- REQUIRED WORK -
Reproduce all lines of the listing below in which the word "axes" occurs.

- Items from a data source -
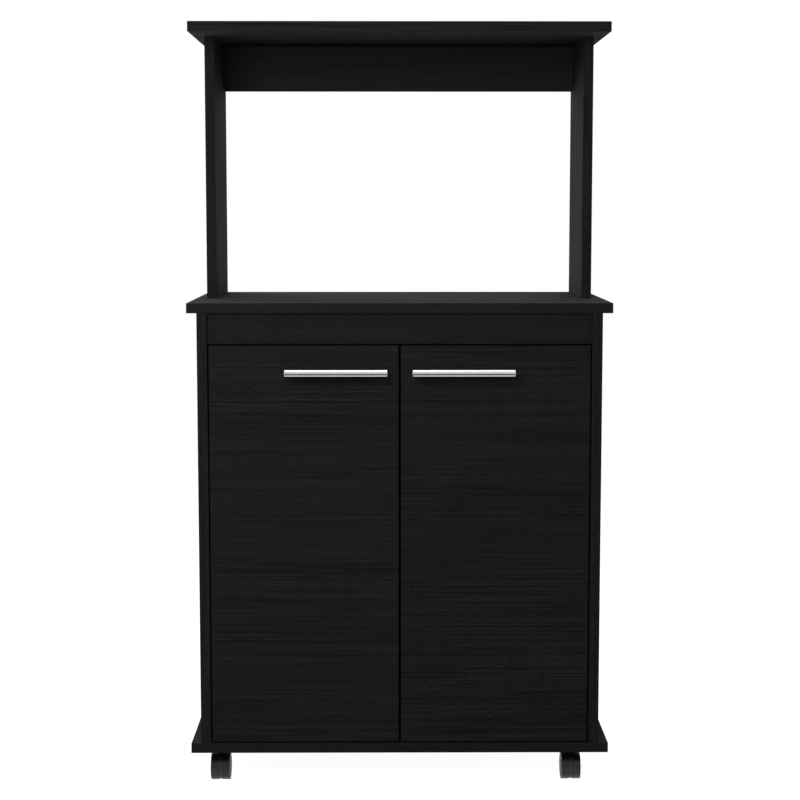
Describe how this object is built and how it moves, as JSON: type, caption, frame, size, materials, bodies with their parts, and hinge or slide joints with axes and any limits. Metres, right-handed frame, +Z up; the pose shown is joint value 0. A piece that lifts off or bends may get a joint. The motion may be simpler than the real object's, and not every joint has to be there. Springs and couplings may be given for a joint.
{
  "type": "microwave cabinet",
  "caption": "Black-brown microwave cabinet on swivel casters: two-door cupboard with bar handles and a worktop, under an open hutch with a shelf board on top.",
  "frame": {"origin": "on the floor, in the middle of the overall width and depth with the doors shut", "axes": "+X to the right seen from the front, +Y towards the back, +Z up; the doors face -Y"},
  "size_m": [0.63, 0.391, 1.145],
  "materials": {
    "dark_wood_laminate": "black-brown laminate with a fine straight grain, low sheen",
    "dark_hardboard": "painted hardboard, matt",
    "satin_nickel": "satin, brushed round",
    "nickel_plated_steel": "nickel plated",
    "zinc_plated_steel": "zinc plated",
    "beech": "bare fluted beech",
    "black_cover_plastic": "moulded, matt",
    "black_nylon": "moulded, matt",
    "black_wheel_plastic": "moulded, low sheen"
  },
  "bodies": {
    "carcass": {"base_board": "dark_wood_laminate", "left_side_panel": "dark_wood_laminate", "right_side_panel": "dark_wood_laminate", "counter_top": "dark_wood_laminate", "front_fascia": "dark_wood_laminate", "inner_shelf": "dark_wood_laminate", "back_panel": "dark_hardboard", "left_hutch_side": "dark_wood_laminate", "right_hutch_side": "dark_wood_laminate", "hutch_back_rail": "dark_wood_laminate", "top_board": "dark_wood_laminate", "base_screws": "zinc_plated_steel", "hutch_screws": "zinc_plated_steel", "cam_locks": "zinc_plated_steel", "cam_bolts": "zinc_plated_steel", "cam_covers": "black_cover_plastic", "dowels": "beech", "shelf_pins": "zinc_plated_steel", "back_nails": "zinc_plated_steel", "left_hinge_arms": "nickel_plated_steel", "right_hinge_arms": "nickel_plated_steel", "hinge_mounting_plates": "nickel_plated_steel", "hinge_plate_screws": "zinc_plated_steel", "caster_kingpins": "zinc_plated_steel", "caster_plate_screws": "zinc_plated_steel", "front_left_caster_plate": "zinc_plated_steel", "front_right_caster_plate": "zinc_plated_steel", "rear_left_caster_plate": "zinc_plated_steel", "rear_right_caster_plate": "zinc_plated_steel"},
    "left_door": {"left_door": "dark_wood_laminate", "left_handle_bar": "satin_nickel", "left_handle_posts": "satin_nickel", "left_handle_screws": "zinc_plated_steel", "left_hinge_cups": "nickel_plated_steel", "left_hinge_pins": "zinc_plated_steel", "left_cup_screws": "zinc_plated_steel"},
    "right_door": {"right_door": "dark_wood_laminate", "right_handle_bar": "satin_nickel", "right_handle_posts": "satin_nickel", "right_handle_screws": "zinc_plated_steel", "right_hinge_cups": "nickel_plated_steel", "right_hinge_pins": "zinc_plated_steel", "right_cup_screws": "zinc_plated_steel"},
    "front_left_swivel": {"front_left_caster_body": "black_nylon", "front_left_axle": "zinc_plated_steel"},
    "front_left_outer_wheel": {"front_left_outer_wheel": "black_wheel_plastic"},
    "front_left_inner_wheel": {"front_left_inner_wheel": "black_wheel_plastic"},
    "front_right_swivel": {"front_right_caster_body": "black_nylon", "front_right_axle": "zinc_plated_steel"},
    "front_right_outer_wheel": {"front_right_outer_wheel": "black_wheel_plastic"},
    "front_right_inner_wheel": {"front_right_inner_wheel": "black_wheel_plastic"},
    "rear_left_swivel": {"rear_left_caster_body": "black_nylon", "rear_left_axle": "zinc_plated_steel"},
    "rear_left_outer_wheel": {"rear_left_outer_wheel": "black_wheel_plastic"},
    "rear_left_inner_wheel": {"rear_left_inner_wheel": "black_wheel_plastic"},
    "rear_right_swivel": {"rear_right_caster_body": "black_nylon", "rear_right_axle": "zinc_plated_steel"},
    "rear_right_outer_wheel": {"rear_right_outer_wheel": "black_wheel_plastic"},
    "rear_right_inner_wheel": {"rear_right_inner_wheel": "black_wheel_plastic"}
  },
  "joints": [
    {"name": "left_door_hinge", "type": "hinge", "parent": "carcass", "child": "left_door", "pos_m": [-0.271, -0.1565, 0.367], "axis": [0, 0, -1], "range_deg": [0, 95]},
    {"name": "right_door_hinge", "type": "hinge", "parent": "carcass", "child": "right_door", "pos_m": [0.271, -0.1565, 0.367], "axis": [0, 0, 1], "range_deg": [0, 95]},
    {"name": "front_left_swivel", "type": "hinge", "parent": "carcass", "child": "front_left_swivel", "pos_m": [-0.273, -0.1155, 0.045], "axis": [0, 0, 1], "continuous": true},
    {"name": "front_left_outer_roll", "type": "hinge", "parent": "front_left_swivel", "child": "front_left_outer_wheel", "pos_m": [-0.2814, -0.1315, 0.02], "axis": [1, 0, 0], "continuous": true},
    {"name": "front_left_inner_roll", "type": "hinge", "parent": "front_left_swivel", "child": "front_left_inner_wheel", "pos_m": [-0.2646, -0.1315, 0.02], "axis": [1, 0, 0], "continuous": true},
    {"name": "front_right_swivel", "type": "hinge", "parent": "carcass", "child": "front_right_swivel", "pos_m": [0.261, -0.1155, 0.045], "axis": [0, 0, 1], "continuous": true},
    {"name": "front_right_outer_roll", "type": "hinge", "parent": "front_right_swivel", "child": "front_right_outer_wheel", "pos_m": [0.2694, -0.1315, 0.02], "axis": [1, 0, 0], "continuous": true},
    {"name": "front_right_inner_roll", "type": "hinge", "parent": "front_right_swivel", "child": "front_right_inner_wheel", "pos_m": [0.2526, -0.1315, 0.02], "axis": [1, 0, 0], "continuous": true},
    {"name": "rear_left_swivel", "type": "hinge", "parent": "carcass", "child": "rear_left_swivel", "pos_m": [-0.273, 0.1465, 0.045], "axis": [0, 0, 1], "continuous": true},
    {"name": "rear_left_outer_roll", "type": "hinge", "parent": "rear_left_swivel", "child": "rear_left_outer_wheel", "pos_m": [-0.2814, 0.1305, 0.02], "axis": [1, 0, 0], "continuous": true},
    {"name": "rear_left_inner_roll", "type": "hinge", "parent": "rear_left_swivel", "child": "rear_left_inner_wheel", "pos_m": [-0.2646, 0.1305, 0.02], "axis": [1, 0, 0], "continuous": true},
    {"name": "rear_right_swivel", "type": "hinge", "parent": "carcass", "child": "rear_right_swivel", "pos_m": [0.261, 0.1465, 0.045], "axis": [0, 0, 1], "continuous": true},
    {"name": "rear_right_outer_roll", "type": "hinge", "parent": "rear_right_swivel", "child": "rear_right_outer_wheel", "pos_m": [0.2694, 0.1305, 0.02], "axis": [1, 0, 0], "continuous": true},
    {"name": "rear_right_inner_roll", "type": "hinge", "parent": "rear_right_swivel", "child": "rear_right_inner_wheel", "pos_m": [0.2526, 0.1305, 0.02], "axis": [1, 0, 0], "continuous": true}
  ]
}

--

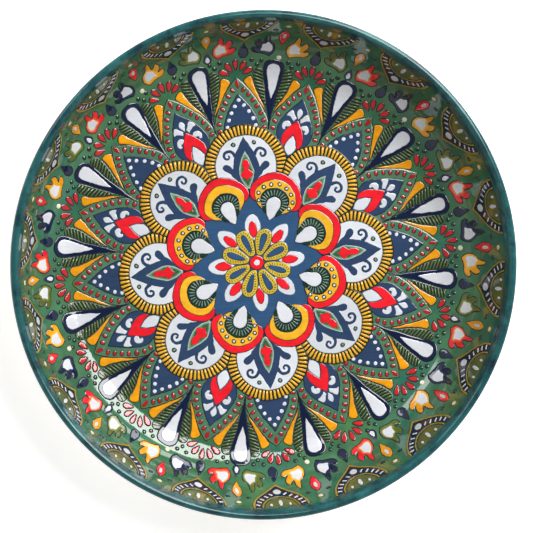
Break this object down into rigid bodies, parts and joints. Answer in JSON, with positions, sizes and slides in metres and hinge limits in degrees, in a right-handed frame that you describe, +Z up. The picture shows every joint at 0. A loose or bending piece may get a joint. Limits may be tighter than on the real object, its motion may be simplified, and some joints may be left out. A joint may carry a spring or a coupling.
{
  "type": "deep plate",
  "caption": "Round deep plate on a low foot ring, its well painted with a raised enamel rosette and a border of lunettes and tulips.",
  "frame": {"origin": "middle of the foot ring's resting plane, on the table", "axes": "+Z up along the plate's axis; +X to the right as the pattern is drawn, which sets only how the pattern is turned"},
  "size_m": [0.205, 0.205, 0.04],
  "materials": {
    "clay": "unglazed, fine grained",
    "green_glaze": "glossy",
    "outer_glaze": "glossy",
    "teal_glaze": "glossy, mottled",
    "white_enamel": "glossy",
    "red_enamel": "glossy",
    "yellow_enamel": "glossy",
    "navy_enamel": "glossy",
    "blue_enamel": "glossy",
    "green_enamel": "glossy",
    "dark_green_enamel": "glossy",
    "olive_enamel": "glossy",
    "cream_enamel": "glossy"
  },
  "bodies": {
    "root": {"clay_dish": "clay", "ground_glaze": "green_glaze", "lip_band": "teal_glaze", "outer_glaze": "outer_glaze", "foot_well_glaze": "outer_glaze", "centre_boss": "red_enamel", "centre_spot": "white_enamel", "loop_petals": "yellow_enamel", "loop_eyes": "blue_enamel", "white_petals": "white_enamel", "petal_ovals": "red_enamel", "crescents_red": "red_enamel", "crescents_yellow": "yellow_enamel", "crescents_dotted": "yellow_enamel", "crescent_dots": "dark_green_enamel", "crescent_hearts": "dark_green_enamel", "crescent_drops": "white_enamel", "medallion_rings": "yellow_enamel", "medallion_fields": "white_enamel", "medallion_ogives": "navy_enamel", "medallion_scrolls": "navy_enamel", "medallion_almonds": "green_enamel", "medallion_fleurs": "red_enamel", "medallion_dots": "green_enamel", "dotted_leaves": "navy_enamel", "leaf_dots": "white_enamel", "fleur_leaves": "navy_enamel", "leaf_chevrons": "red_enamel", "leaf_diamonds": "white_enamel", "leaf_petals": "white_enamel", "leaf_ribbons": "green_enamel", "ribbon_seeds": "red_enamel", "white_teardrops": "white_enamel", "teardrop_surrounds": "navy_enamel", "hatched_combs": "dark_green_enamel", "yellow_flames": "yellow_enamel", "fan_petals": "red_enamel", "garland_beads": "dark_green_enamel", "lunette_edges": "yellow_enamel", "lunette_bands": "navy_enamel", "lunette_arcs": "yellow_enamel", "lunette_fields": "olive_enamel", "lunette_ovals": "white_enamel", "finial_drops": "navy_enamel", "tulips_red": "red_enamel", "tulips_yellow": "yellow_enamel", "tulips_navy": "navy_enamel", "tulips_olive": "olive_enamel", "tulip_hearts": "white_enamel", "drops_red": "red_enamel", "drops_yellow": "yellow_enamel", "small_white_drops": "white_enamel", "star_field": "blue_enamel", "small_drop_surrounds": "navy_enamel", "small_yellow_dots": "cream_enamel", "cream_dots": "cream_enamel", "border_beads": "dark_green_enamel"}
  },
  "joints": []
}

--

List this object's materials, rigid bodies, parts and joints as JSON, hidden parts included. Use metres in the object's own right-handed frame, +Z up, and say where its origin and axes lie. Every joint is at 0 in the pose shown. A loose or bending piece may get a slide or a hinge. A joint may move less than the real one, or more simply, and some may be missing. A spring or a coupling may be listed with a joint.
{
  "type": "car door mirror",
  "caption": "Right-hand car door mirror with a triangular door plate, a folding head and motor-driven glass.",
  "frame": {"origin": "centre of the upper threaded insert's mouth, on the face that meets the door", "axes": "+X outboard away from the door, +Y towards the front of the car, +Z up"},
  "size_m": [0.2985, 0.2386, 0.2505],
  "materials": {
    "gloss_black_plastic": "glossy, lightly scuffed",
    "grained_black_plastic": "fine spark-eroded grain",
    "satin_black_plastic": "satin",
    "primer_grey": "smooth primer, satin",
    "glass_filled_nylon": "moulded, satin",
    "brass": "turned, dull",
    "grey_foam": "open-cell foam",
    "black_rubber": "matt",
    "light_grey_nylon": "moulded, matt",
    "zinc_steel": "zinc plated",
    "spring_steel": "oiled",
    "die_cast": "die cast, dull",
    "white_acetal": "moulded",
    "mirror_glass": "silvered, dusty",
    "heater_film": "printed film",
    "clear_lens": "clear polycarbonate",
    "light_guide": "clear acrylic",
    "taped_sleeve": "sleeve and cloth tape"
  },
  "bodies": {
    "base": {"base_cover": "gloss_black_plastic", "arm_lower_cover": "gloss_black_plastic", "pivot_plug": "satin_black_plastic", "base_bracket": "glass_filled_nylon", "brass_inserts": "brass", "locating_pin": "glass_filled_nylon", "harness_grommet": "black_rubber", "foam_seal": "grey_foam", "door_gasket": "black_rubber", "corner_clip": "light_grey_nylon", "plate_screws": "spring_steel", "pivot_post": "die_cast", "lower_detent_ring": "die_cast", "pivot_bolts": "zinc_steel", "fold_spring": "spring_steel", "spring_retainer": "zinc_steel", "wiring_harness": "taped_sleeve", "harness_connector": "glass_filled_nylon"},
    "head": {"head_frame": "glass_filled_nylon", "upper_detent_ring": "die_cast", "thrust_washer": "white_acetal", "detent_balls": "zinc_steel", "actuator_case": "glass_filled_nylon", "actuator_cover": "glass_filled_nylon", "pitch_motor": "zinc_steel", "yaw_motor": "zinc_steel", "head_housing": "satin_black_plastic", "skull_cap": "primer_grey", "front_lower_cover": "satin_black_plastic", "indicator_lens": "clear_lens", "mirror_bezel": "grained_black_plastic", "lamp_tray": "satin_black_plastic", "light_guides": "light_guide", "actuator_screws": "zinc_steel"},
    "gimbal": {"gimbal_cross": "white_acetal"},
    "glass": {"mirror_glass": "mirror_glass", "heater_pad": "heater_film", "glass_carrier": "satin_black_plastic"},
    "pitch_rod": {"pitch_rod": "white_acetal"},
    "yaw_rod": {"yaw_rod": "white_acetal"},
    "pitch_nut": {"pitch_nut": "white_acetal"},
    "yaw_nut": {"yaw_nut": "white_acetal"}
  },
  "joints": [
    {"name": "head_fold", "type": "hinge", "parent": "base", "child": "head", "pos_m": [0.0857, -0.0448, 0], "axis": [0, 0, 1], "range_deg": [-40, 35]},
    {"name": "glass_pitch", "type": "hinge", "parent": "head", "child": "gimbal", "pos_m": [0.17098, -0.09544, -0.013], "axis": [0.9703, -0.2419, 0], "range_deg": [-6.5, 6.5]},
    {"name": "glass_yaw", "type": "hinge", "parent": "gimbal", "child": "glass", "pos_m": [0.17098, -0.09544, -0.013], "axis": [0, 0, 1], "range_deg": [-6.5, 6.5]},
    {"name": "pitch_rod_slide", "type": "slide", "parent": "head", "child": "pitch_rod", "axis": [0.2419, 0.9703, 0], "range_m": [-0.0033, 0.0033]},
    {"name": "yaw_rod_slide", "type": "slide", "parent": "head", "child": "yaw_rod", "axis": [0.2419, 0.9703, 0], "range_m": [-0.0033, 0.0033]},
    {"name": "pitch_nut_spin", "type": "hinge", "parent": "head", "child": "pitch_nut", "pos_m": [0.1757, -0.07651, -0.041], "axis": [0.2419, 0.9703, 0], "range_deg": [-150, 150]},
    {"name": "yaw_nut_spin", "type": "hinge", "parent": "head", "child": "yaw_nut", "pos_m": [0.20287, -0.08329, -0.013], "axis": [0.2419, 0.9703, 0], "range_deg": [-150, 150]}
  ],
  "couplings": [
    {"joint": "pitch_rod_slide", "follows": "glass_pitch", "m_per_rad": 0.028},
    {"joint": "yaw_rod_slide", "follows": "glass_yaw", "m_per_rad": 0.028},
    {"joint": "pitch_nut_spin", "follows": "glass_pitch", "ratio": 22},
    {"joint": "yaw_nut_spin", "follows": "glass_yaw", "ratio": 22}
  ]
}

- TASK RESULT -
Describe how this object is built and how it moves, as JSON: type, caption, frame, size, materials, bodies with their parts, and hinge or slide joints with axes and any limits. Metres, right-handed frame, +Z up; the pose shown is joint value 0. A piece that lifts off or bends may get a joint. The motion may be simpler than the real object's, and not every joint has to be there. Springs and couplings may be given for a joint.
  "frame": {"origin": "on the floor, in the middle of the overall width and depth with the doors shut", "axes": "+X to the right seen from the front, +Y towards the back, +Z up; the doors face -Y"},
  "frame": {"origin": "middle of the foot ring's resting plane, on the table", "axes": "+Z up along the plate's axis; +X to the right as the pattern is drawn, which sets only how the pattern is turned"},
List this object's materials, rigid bodies, parts and joints as JSON, hidden parts included. Use metres in the object's own right-handed frame, +Z up, and say where its origin and axes lie. Every joint is at 0 in the pose shown. A loose or bending piece may get a slide or a hinge. A joint may move less than the real one, or more simply, and some may be missing. A spring or a coupling may be listed with a joint.
  "frame": {"origin": "centre of the upper threaded insert's mouth, on the face that meets the door", "axes": "+X outboard away from the door, +Y towards the front of the car, +Z up"},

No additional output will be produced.